2 days later with another foot of snow on the ground, a young lad drove into our street and deciding the snow was too deep, tries a three point turn right in front of our house and got stuck. With the road now blocked to all other traffic, he got out and tried pushing it into the tracks he had made coming into the street. It wouldn’t budge. Then he did what I thought a bit dangerous to say the least. He put the car into reverse and as the wheels spun, he got out pushed it from the front. The back of the car, about 20 feet away, was now facing the pillar standing between the front drives of our next door neighbour’s house and ours. He had left the driving door open and a good job too. Suddenly the wheels began to bite and the car was heading our way. There was nothing on the telly so I got up to watch.
He chased after it and dived in to stop the car about 8 feet away from the pillar. However, he didn’t seem to learn from what had almost happened as he put the car in forward gear and with the wheels spinning on the snow, he got out again. He had locked the wheels around, so they were now pointing at the main road that he had not long entered our street from. I thought he was being a bit optimistic as he now held the tow hitch on the rear of the car and pushed. It didn’t budge as a mound of snow was in front of the wheels. With them still spinning, he came from behind and scraped away at the snow with his foot. I thought of going out to help, but suffering from arthritis and having had a quadruple by-pass, I thought better of it. Besides, I would be of more use if I got our phone ready to call 999 if he needed an ambulance after being dragged under the car.
“Stop staring out of the window watching all the time” she said.
I was about to lend him my spade so he could clear the snow away when a neighbour, also in her sixties, went out with a brush to help. Taking it from her, he started clearing the snow away from the front wheels as they were still spinning. I thought any minute now the turning wheels are going to grip the brush and throw it out behind the car, possibly with him still holding on to it. Then the car started to move towards him. He managed to jump in and with the neighbour pushing behind, he skidded his way back onto the main road after 5 or 6 attempts.
“Come away from the window and sit down” She said again as she sat watching from her chair. The neighbour picked up her brush and went back inside as he parked his car on the clear main road and walked back into our street to use the cash-point.
I smiled as he threw his woolly hat at it and walked back to the car. The demand for money from the cash-point over the Christmas holidays had left it empty. It hadn’t been working for 2 days.
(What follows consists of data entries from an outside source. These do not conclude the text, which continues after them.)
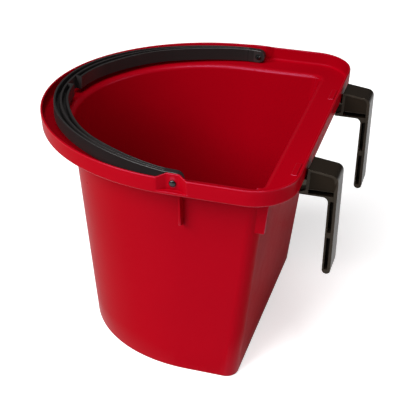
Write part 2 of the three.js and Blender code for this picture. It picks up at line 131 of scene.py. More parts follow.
# ---- sizes of the hooks -----------------------------------------------------------------------------
HOOK_MID = (HOOK_LOW.x + HOOK_HIGH.x) / 2
HOOK_MOUTH = 114.3           # the hook's face at the mouth of its socket, along Y
HOOK = {
    "arm_top": HOOK_HIGH.z, "arm_under": TOP - 34.1, "inner": 143.7, "tip_inner": 141.9, "tip_width": 8.9,
    "outer": HOOK_HIGH.y, "tip": HOOK_LOW.z, "tongue": 12.0, "slope": 4.2, "round": 0.5,
}
HOOK_ROUND = {"top": 0.8, "foot": 1.5, "toe": 0.5, "inside": 5.5, "tip": 4.4, "shoulder": 7.5}
# The collar stands off the lip: it leans in from its top to its foot, then slants in under the ledge.
COLLAR = {"top": BACK + 2, "foot": BACK + 0.8, "foot_z": TOP - 29, "toe_rise": 2.4, "rib": 3.2, "lean": 2.8}
HOOK_RIM = 3.9               # what the panel and the groove leave of the arm at the leg's outer face
PANEL = {"depth": 0.9, "top": 2.6, "slope": 6.0, "foot_z": TOP - 27, "round": 0.5}
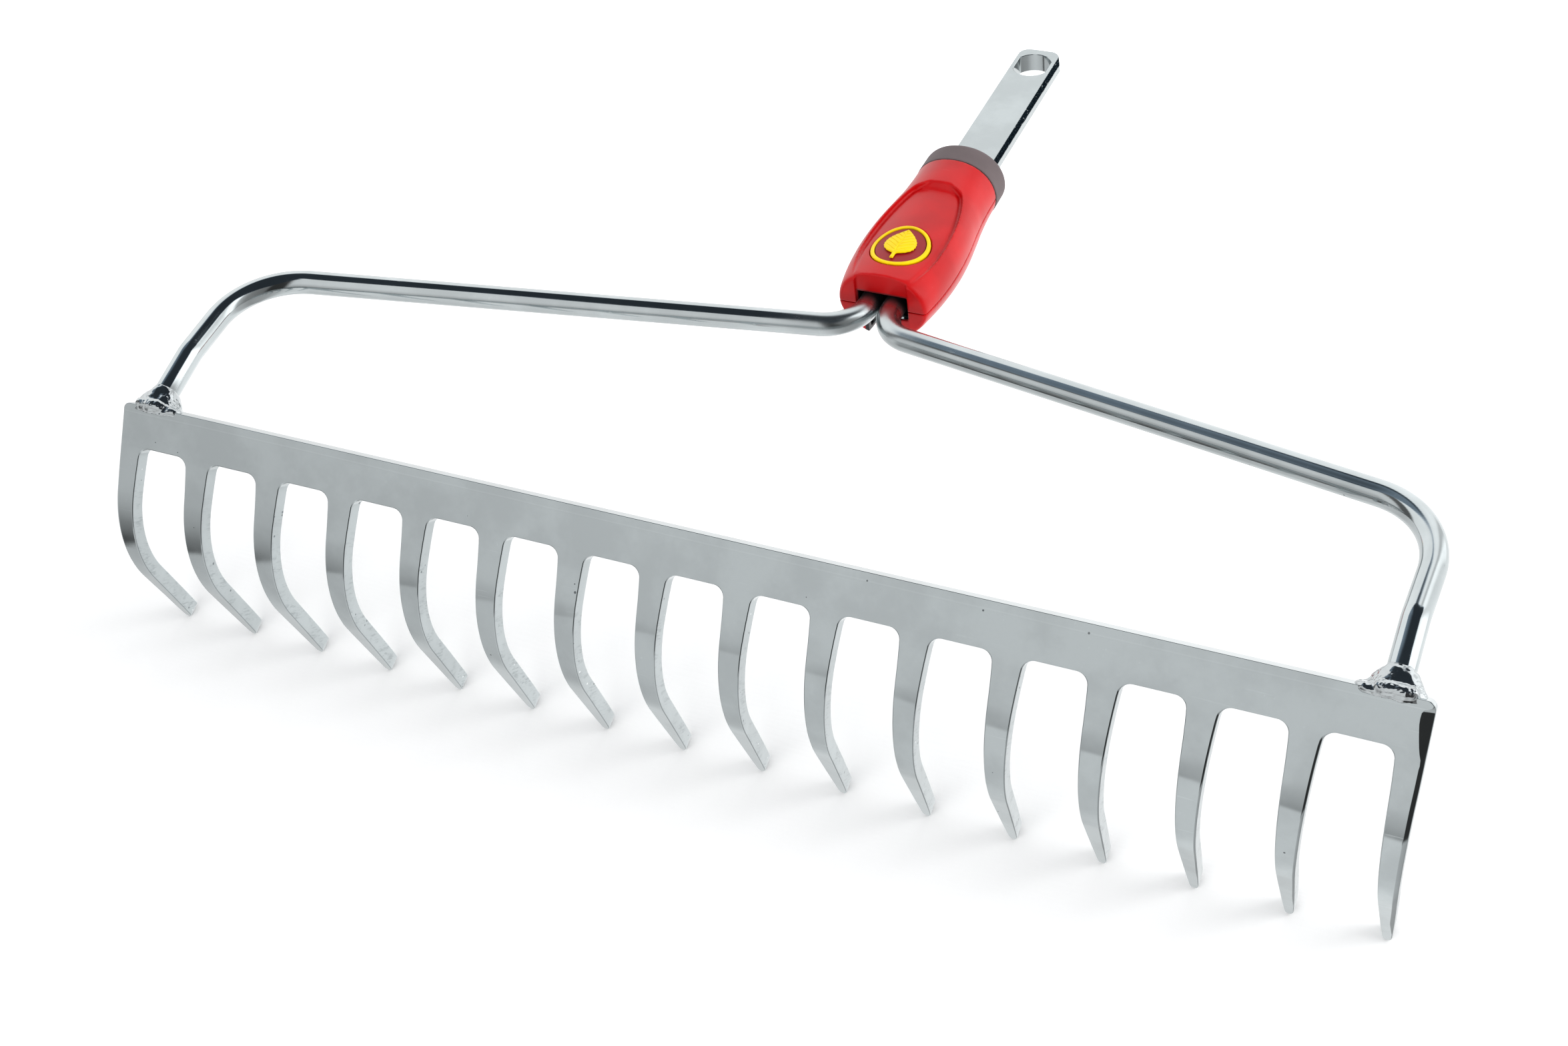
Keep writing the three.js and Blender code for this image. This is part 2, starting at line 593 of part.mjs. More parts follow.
// welds inside the cover, in the handle frame
const insideWeld = (x, z, half, height, y0, y1, seed) => {
  const g = lump([half, (y1 - y0) / 2, height], seed, 3);
  g.translate(x, (y0 + y1) / 2, z);
  return g;
};

// ---------------------------------------------------------------- materials

const steel = new THREE.MeshStandardMaterial({ color: 0xb4bcbe, roughness: 0.22, metalness: 1.0 });
const rodSteel = new THREE.MeshStandardMaterial({ color: 0xc4cccd, roughness: 0.18, metalness: 1.0 });
const tangSteel = new THREE.MeshStandardMaterial({ color: 0xc8d1d3, roughness: 0.26, metalness: 1.0 });
const weldSteel = new THREE.MeshStandardMaterial({ color: 0xaab1b3, roughness: 0.3, metalness: 1.0 });
const red = new THREE.MeshStandardMaterial({ color: 0xd8141c, roughness: 0.38, metalness: 0.0 });
const grey = new THREE.MeshStandardMaterial({ color: 0x82787a, roughness: 0.6, metalness: 0.0 });
const darkRed = new THREE.MeshStandardMaterial({ color: 0xa51923, roughness: 0.45, metalness: 0.0 });
const yellow = new THREE.MeshStandardMaterial({ color: 0xffe600, roughness: 0.4, metalness: 0.0 });
const screwSteel = new THREE.MeshStandardMaterial({ color: 0x9aa0a2, roughness: 0.35, metalness: 1.0 });

// ---------------------------------------------------------------- assembly

const mesh = (name, geometry, material, parent) => {
  const g = geometry.index ? geometry.clone() : geometry;
  g.deleteAttribute('uv');
  const m = new THREE.Mesh(g, material);
  m.name = name;
  parent.add(m);
  return m;
};

const head = new THREE.Group();          // holds the blade frame at rest
const handle = new THREE.Group();        // handle frame
handle.rotation.x = rad(HANDLE_SLOPE);
handle.position.set(...HANDLE_AT);
head.add(handle);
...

Again came…..
“Come away from the window, stop watching him and sit down”.
“I’m entitled to stand and look out of my own front window if I want to“.
I said, as only 2 days before she had been encouraging me to do just that. Should women be allowed to change their minds, causing minor arguments like the one that followed, mainly about her having such a short memory? Or is that is just another view that I‘m not allowed to have?
True events viewed from our front window during Nov-Dec 2010 after almost a week of heavy snow.